En los trabajos más recientes de la creadora se percibe un detenimiento en las preocupaciones sociales y políticas locales. A finales de 2010 sorprendió con la muestra El jardín de la intolerancia, una personal en la galería Villa Manuela, conformada por un gran número de fotografías de flores de diferentes tipos pero uniformadas todas bajo el color rojo. La presencia de Aimée estuvo diluida en ese inmenso jardín que no admitía individualidad ni variedad. Algo similar sucedió en la obra de teatro El jardín de los cerezos (1904), de Antón Chejov, en la que todo el tiempo se ocultaban los verdaderos problemas de las personas y su realidad con tal de no permitir juicios que pusieran en vilo su imagen. Desafortunadamente nuestro jardín se comporta de igual forma, anula al sujeto y proyecta igualdad, estabilidad, perfección -otra vez la perfección y el mito de Aracne- en detrimento de las creencias, los verdaderos partidos del pensamiento y la opinión, las necesidades, las formaciones morales y las aspiraciones de cada individuo. El jardín fue solamente rojo, el mismo rojo que invadió de consignas lo más hermoso que puede tener un jardín y un pueblo, los colores de sus flores y la diversidad de sus ideas. Desde entonces, obras como Rewing (2014), acción plástica, que está construida bajo el mismo concepto homogéneo del color rojo, concentrado esta vez en un crochet que la tejedora hace y deshace como si fuera Penélope, se deconstruyen los paradigmas sobre los que se han fundado nuestras vidas.

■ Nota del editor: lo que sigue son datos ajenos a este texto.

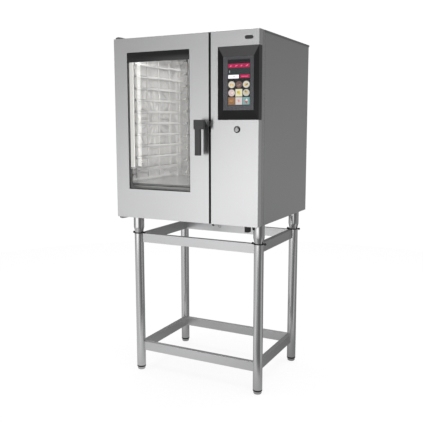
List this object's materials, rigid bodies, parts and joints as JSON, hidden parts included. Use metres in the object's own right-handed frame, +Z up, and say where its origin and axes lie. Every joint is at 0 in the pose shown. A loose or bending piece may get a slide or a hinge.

El desarrollo de esta artista -y de muchos de su generación- ha sido verdaderamente aportador para la historia del arte cubano, sobre todo en sus temas y lenguajes. Lo que una vez empezó en las telas y sus hebras se volvió habilidad, técnica y discurso. Lo que canibalizara la mitología clásica en función de un discurso viable sin concesiones y lo que ha continuado en su piel, hoy camina sobre sus propios pasos como suelen hacer la mayoría de los artistas contemporáneos, sintetizando las formas sin obviar los primeros referentes.